What to do - Copy exactly the lines from the first line of the records below through the line containing "Its middle and", including both, and nothing else.

Data shown -

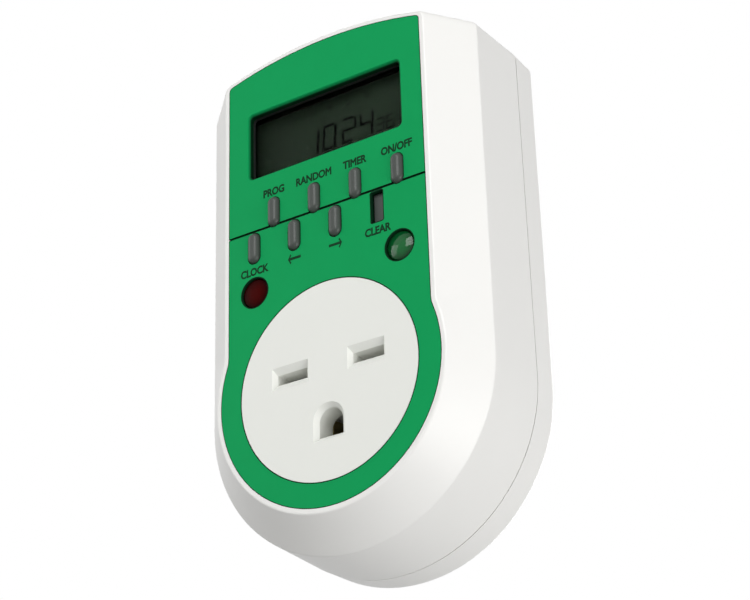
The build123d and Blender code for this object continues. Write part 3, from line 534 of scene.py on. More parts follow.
@dataclass(frozen=True)
class Polariser(Finish):
    """Dark cloudy face of a liquid crystal cell, with painted shadow: near black above what the window
    shows, for the shade under the window's top edge.

    Its middle and half size are in metres."""

    pale: Colour
    top_shade: Colour
    middle: Tuple[float, float] = (0.0, 0.0)
    half_size: Tuple[float, float] = (1.0, 1.0)
    slope: float = 0.2
    cloud: float = 6.0
    cloudiness: float = 0.4
    roughness: float = 0.26
    sheen: float = 0.08
    grain: float = 0.2
    grain_depth: float = 0.0012
    specular: float = 0.06

    def paint(self, shade: Shade) -> None:
        """Feeds the surface of a new material.

        Args:
            shade: The material under construction.
        """
        across = (shade.axis("X") - self.middle[0]) / self.half_size[0]
        along = (shade.axis("Z") - self.middle[1]) / self.half_size[1]
        cloud = shade.noise(self.cloud, Detail.CLOUDY)
        paler = across * self.slope + around(cloud, 0.5, self.cloudiness)
        shade.finish(
            # painted shadow: above the shown area the face takes top_shade
            Base_Color=shade.blend(along > 1.0, shade.blend(paler, self.colour, self.pale), self.top_shade),
            Roughness=around(cloud, self.roughness, self.sheen),
            Normal=shade.relief(shade.noise(self.grain, Detail.SMOOTH), self.grain_depth),
            Specular_IOR_Level=self.specular,
        )


class Grain(Enum):
    """How much finer the lines that working leaves in a metal are along X, Y and Z."""

    ALONG_BLADE = (1 / 0.06, 1.0, 1 / 0.06)
    ROUND_PIN = (1 / 0.08, 1.0, 1 / 0.08)
    TUMBLED = (1.0, 1.0, 1.0)


@dataclass(frozen=True)
class Metal(Finish):
    """Rolled, drawn or plated metal with its working lines and a little tarnish."""

    roughness: float
    grain: Grain = Grain.TUMBLED
    line: float = 0.72
    line_sheen: float = 0.14
    depth: float = 0.003
    tarnish: float = 3.5
    tarnish_sheen: float = 0.08
    tarnish_tones: Range = (0.86, 1.06)
    polish: float = 0.1

    def paint(self, shade: Shade) -> None:
        """Feeds the surface of a new material.

        Args:
            shade: The material under construction.
        """
        lines = shade.noise(self.line, Detail.CLOUDY, self.grain.value)
        tarnish = shade.noise(self.tarnish, Detail.BUSY)
        dull = lines * self.line_sheen + tarnish * self.tarnish_sheen
        shade.finish(
            Base_Color=shade.tones(tarnish, self.colour, self.tarnish_tones),
            Metallic=1.0,
            Roughness=dull + (self.roughness - self.polish),
            Normal=shade.relief(lines, self.depth),
        )


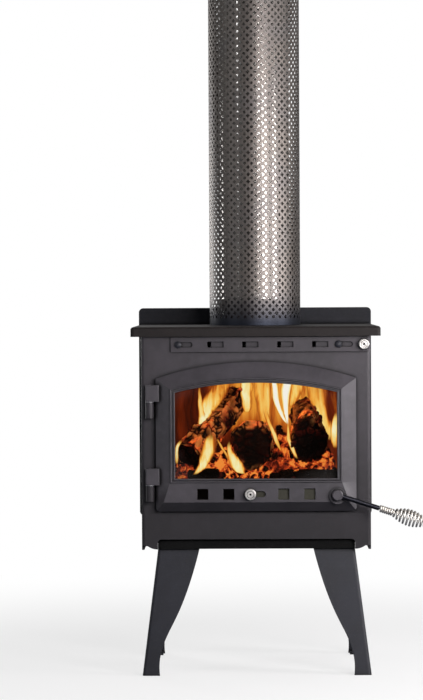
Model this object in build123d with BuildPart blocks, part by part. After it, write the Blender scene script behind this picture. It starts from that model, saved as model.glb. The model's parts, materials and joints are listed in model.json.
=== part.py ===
from build123d import *

import os
from math import atan, cos, pi, radians, sin, sqrt

# Freestanding wood heater on four splayed legs.
# Origin: middle of the four floor fixing holes, on the floor. The door faces -Y, +X is to its right.
# All lengths are in millimetres, all angles in degrees.

# Clearances
fit_gap = 0.3  # between pieces that pass or slide along each other
running_gap = 0.05  # radial, shafts and pins in their bores
assembly_gap = 0.5  # radial, fasteners in their holes

# Legs and floor fixings
leg_side_setback = 0.5  # feet inside the body's sides
leg_front_reach = 16.5  # front feet ahead of the body
leg_rear_setback = 73.5  # rear feet ahead of the body's back
fixing_hole_radius = 4.5
fixing_inset = 19.5  # hole centre to the outer faces of the leg
leg_wall = 5.0
leg_fold_radius = 6.0
leg_splay = 35.75  # over the whole leg, in each direction
leg_profile = [(1.0, 89.5), (0.79, 82.0), (0.42, 55.6), (0.24, 37.1), (0.0, 36.5)]  # height share, width
foot_pad_wall = 5.0
foot_pad_size = 31.0
leg_tab_size = 72.0
leg_tab_nose = 24.0
leg_bolt_far = 50.4  # from the tab's corner, along one side
leg_bolt_near = 18.0  # and across it

# Body
shell_wall = 5.0
bend_radius = 7.0
body_width = 482.0
body_depth = 410.0
body_foot = 262.7
body_height = 464.3
notch_side_width = 33.5
notch_rise = 22.3
notch_corner_radius = 8.0
ear_rise = 1.3
ear_tip_rise = 8.3
ear_tip_inset = 12.0
base_rise = 23.3
base_wall = 5.0
skirt_setback = 10.0
skirt_wall = 5.0
floor_rise = 77.3
floor_wall = 6.0

# Top plate
top_side_overhang = 21.5
top_front_overhang = 10.0
top_rear_overhang = 20.0
top_wall = 5.0
top_lip_height = 20.5
top_fold_radius = 6.0
top_corner_radius = 8.0

# Rear heat shield
shield_wall = 2.0
shield_side_setback = 0.5  # inside the sides of the top plate
shield_foot_rise = 37.3  # above the foot of the body
shield_head_rise = 37.0  # above the top plate
shield_corner_radius = 10.0
shield_bolt_inset = 51.0  # from the sides of the body
shield_bolt_rise = 82.3  # lower bolts, above the foot of the body
shield_bolt_drop = 52.0  # upper bolts, below the top of the body
shield_bolt_radius = 4.0
shield_bolt_head_radius = 7.5
shield_bolt_head_height = 5.0
spacer_radius = 8.0

# Flue
flue_setback = 118.0  # its axis ahead of the body's back
pipe_radius = 76.2
pipe_wall = 0.9
pipe_length = 900.0
collar_wall = 5.0
collar_height = 57.0
collar_ledge_height = 18.0
collar_ledge_width = 4.0
collar_flange_width = 12.0
collar_flange_wall = 4.0
guard_radius = 100.0
guard_wall = 1.0
guard_length = 900.0
guard_spacer_wall = 1.5
guard_spacer_width = 10.0
guard_spacer_leg = 12.0
guard_spacer_fold_radius = 2.5
guard_spacer_low = 20.0
guard_spacer_high = 850.0
guard_spacer_count = 3

# Door casting: its outline, then the raised bead round the window
door_gap = 3.0  # between its back and the front panel
door_edge_wall = 8.0
door_thickness = 26.0
door_side_inset = 31.0  # inside the sides of the body
door_rise = 82.0
door_head_drop = 69.0  # crown of its arch below the top of the body
door_arch_rise = 34.3
door_foot_radius = 10.0
door_head_radius = 5.0
door_corner_relief = 0.4  # the rounding meets the sides at a slight angle
bead_side_inset = 30.0  # inside the door's edge
bead_rise = 61.3
bead_shoulder_drop = 21.2  # below the shoulder of the door's outline
bead_arch_rise = 23.0
bead_height = 2.0
bead_band = 10.5
bead_foot_band = 8.5
bead_width = 3.6
bead_rounding = 1.2
field_side_inset = 16.0
field_rise = 20.3
window_lip = 8.0

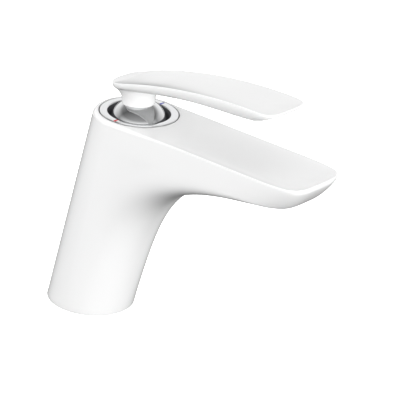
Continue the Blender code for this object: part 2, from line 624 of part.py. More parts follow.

Worked solution -
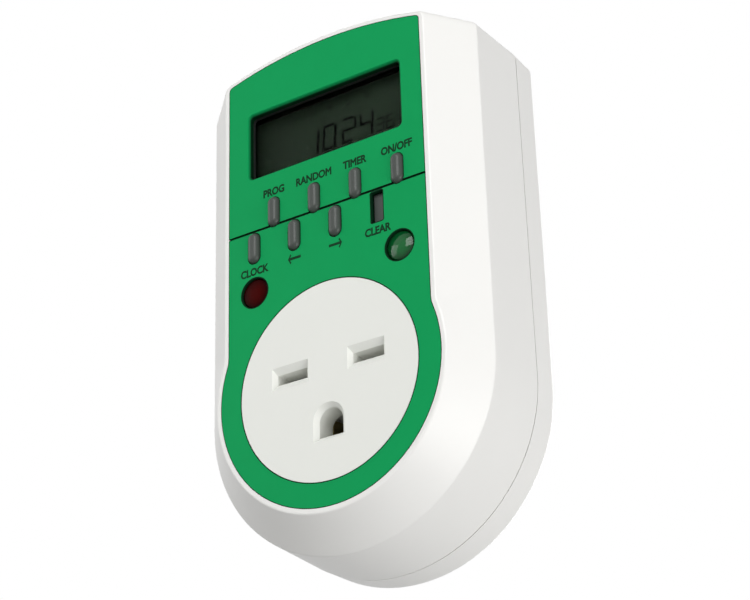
The build123d and Blender code for this object continues. Write part 3, from line 534 of scene.py on. More parts follow.
@dataclass(frozen=True)
class Polariser(Finish):
    """Dark cloudy face of a liquid crystal cell, with painted shadow: near black above what the window
    shows, for the shade under the window's top edge.

    Its middle and half size are in metres."""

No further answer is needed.